Health officials will announce steps Thursday toward building a massive database of people’s genetic data, the ambitious centerpiece of President Obama’s precision medicine initiative.

The National Institutes of Health has selected Vanderbilt University and Verily, formerly known as Google Life Sciences, to lead the way in researching how best to attract a diverse pool of volunteers for the effort, which officials hope will include one million people within a few years.

Unlike traditional cures, which focus on treatments that work for the average person, precision medicine is a cutting-edge field in which doctors target treatments based on their patients’ specific genetic information. Researchers believe the field especially holds immense promise in combating cancer and other serious diseases such as diabetes.

“Research on this scale promises to lead to new prevention strategies, to improvements in how drugs are prescribed, all on a personalized basis,” said John Holdren, director of the White House Office of Science and Technology Policy.
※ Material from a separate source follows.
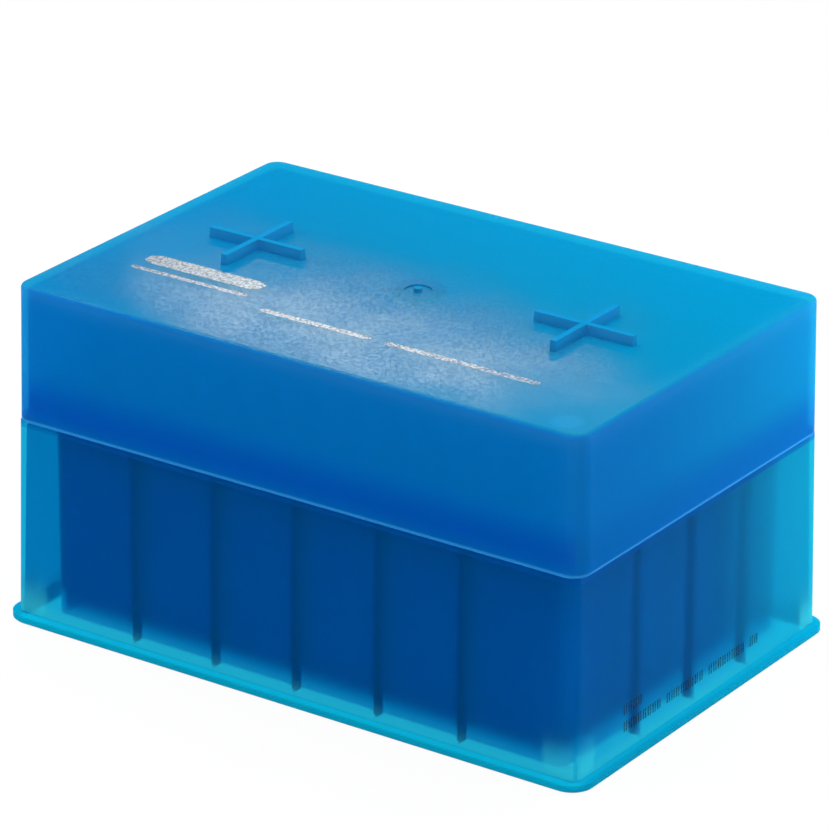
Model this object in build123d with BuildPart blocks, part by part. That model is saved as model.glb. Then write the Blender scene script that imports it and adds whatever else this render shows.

At a White House summit Thursday morning, officials will emphasize including minority and poor people in the database, communities that are traditionally underrepresented in scientific research, and protecting the personal security of everyone who participates, while still making the data accessible for medical researchers.

“The cohort will represent the rich diversity of America,” NIH Director Francis Collins told reporters Wednesday. “Data sharing will be swift, participants will have access to study information and data about themselves, privacy and security principles will adhere to the highest standards.”
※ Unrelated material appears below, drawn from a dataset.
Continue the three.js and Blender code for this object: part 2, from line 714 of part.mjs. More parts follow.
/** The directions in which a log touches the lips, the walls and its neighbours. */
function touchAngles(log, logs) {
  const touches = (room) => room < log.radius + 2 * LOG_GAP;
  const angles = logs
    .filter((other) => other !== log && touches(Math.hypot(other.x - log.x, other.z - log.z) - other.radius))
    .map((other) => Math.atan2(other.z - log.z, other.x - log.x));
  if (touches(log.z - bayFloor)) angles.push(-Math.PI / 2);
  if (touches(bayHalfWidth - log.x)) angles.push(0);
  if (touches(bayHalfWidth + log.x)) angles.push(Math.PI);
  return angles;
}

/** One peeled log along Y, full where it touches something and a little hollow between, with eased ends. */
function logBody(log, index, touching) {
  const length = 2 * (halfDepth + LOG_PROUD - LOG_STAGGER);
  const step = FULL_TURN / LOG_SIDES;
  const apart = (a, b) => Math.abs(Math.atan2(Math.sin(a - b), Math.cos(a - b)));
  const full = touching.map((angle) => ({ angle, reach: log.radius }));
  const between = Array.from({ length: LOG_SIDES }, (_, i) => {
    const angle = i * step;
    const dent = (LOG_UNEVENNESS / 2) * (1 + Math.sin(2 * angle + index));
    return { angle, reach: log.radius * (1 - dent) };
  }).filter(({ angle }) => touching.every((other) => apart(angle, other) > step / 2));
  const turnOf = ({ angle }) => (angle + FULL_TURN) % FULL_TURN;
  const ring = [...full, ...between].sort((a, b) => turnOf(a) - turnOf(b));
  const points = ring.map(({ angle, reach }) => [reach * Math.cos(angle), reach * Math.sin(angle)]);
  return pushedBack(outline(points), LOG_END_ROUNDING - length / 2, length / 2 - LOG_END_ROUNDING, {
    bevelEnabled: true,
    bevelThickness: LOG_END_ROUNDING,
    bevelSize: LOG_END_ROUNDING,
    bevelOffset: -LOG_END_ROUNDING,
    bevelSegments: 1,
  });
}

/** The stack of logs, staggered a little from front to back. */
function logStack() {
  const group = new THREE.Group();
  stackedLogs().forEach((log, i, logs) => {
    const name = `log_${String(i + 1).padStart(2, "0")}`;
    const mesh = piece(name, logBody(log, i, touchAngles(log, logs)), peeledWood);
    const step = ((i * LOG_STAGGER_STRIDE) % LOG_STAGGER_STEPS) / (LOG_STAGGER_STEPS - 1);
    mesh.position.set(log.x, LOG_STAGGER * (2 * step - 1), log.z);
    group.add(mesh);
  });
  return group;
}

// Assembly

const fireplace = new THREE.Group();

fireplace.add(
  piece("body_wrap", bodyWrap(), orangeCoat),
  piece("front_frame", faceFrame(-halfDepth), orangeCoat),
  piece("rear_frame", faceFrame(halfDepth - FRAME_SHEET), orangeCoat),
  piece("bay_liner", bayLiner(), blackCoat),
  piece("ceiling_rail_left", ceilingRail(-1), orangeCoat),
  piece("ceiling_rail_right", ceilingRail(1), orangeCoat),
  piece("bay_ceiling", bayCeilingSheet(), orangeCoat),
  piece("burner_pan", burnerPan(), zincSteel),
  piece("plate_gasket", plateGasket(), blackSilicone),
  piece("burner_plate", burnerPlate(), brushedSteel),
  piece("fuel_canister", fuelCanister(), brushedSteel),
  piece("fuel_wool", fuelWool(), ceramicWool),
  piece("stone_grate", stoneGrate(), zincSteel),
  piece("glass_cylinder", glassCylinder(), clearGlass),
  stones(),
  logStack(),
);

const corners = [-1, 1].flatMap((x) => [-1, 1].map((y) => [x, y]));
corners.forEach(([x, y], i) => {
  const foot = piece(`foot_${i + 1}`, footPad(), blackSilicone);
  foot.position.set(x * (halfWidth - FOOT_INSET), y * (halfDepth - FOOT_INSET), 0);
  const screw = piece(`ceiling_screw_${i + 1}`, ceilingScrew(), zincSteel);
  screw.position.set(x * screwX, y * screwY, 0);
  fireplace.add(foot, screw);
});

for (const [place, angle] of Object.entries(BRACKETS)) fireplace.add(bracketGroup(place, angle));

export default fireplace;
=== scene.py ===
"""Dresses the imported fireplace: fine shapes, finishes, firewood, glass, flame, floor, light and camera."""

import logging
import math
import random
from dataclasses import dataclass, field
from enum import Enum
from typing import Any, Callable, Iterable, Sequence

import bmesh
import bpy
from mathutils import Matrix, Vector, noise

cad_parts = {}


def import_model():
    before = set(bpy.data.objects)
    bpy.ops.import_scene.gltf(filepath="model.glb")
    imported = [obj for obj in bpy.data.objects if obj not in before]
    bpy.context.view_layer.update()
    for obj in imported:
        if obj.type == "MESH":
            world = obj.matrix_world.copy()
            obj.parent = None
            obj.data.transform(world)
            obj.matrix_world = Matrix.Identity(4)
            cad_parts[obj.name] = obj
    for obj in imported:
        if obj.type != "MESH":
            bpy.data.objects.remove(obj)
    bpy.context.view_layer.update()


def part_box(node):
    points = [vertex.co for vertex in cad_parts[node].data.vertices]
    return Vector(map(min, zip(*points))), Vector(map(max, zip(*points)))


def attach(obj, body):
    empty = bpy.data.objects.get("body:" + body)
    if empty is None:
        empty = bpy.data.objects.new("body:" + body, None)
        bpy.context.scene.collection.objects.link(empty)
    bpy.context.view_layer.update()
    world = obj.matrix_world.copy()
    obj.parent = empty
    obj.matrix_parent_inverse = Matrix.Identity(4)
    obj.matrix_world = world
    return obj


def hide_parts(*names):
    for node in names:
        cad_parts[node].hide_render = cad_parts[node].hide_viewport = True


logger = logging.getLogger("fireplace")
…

Toward that end, the White House is releasing a draft policy for protecting the security of participants, and the Office of the National Coordinator for Health IT is aiming to develop cybersecurity guidelines specific to precision medicine by December.

NIH also said it’s working with the Health Resources and Services Administration to attract volunteers from among the low-income patients served by community health centers.

The next steps come about a year after Obama announced his precision medicine initiative, which seeks to provide researchers with valuable genomic information as they work on new treatments specifically tailored to a person’s genetic makeup.

Officials said such an ambitious project, collecting genetic and other data from one million volunteers, probably will take three to four years to complete. There are many questions to be answered about how to organize and protect all that information, they acknowledged.

Collins said volunteers can enroll two ways, either through a new website to be set up or by belonging to a healthcare provider that is already partnering with the database. The goal, he said, is to have 50,000 volunteers by the end of this year.

“We want to enable any person in the U.S. to be able to raise their hands and participate,” Collins said.